Published in Animation Post-Production 2 mins read

Color correction in animation is a crucial process in the post-production stage that involves adjusting the colors within the animated footage.

Understanding Color Correction in 3D Animation

Based on industry practices, particularly in 3D animation, color correction is one of the vital parts of a 3D animation in its post-production stage. It's the phase where the visual appearance of the animated scenes is fine-tuned after rendering is complete. This process ensures consistency, sets the mood, and enhances the overall aesthetic quality of the animation.

What Does Color Correction Involve?

Color correction, alongside color grading and adding filters, is often considered an art form. It requires a keen eye for detail and understanding of how colors affect perception. The primary goal is to adjust the colors to look natural, accurate, or consistent with other shots within the animation.

Specifically, color correction plays with the saturation, hue, gamma, luminance, and brightness of the colors in the video.

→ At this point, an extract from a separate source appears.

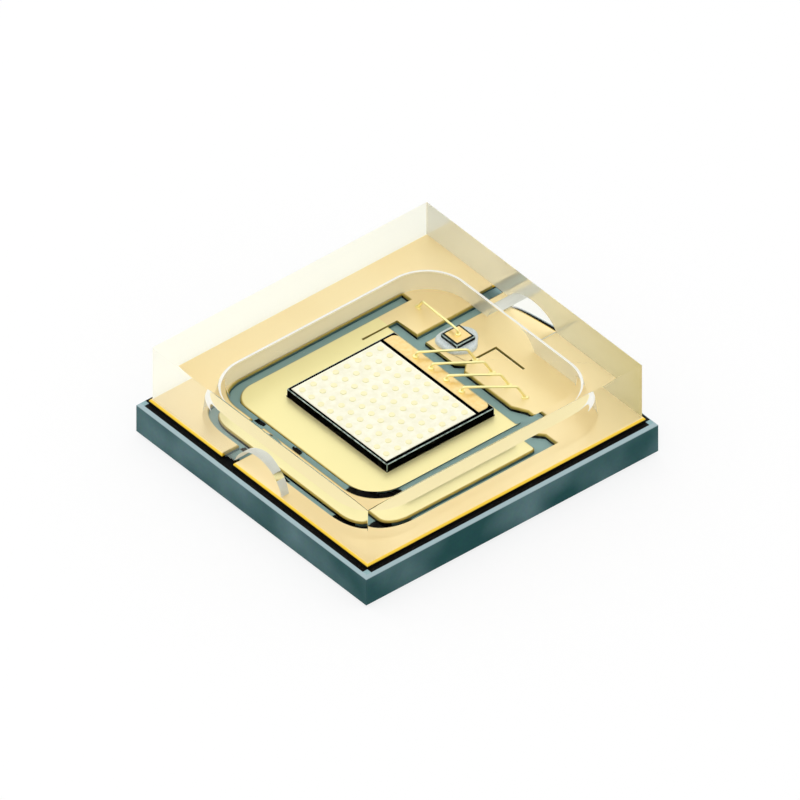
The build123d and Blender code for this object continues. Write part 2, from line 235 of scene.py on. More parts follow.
# The circuit on the tile: rolled copper brazed down, etched into two halves, and gilded.
# The etch rounds its upper edges, and these carry a painted highlight of a deeper yellow
# than the flat satin top.
ETCH_ROUNDING = 0.026
FINE_ROUNDING = 0.005
LAND_MIDDLE = Vector((-0.2775, -0.024))
LAND_HALF = Vector((0.884, 1.052))
FINE_MARKS = (((0.80, -0.52), (1.22, 0.01)), ((0.28, 0.82), (0.609, 0.89)))
# how far an edge at the top may lie below it, and how much of a wall's normal may be upright
LEVEL = 0.0005
WALL = 0.1


def pick(piece):
    """Select one piece alone and make it the active one."""
    bpy.ops.object.select_all(action="DESELECT")
    piece.select_set(True)
    bpy.context.view_layer.objects.active = piece


def on_bench(node, name):
    """Copy a CAD node's mesh at millimetre size, with its loose triangles merged into faces."""
    piece = bpy.data.objects.new(name, nodes[node].data.copy())
    bpy.context.scene.collection.objects.link(piece)
    piece.data.transform(Matrix.Scale(1 / MM, 4))
    pick(piece)
    bpy.ops.object.mode_set(mode="EDIT")
    bpy.ops.mesh.select_all(action="SELECT")
    bpy.ops.mesh.remove_doubles(threshold=0.0002)
    bpy.ops.mesh.dissolve_limited(angle_limit=math.radians(1))
    bpy.ops.object.mode_set(mode="OBJECT")
    return piece


def bevel_edges(piece, width, segments, wanted):
    """Round the edges of the active piece for which the given test holds."""
    bpy.ops.object.mode_set(mode="EDIT")
    bpy.ops.mesh.select_mode(type="EDGE")
    bpy.ops.mesh.select_all(action="DESELECT")
    mesh = bmesh.from_edit_mesh(piece.data)
    for edge in mesh.edges:
        edge.select_set(wanted(edge))
    bmesh.update_edit_mesh(piece.data)
    bpy.ops.mesh.bevel(offset=width, offset_type="OFFSET", segments=segments, affect="EDGES")
    bpy.ops.object.mode_set(mode="OBJECT")


def upper_rim(height):
    """A test for the edges that lie level at the given height, in millimetres."""
    return lambda edge: min(vertex.co.z for vertex in edge.verts) > height - LEVEL


def etched_rim(height, chosen):
    """A test for the edges between top face and walls, where the test of their middle holds."""
    on_top = upper_rim(height)
    return lambda edge: (
        on_top(edge)
        and any(abs(face.normal.z) < WALL for face in edge.link_faces)
        and chosen((edge.verts[0].co + edge.verts[1].co) / 2)
    )


def in_fine_mark(point):
    """Whether a point lies on the thin L mark or on the short slit beside the chip."""
    return any(
        low[0] < point.x < high[0] and low[1] < point.y < high[1] for low, high in FINE_MARKS
    )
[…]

  • Saturation: Controls the intensity or purity of colors.
  • Hue: Refers to the pure color itself (e.g., red, blue, green).
  • Gamma: Adjusts the mid-tones, affecting the perceived brightness.
  • Luminance: The brightness of a color.
  • Brightness: The overall lightness or darkness of the image.

By manipulating these elements, artists can fix issues like incorrect white balance, inconsistent lighting between shots, or footage that looks too dark or too bright.

Why is Color Correction Important?

  • Consistency: Ensures colors look uniform across different shots and scenes.
  • Realism: Corrects colors to match real-world appearances or a desired visual style.
  • Problem Solving: Fixes technical issues from rendering or earlier stages.
  • Foundation for Grading: Provides a neutral, balanced image before creative color grading takes place.

In essence, color correction is the technical step to make sure the base colors in your animation are accurate and balanced before moving on to more stylistic color changes.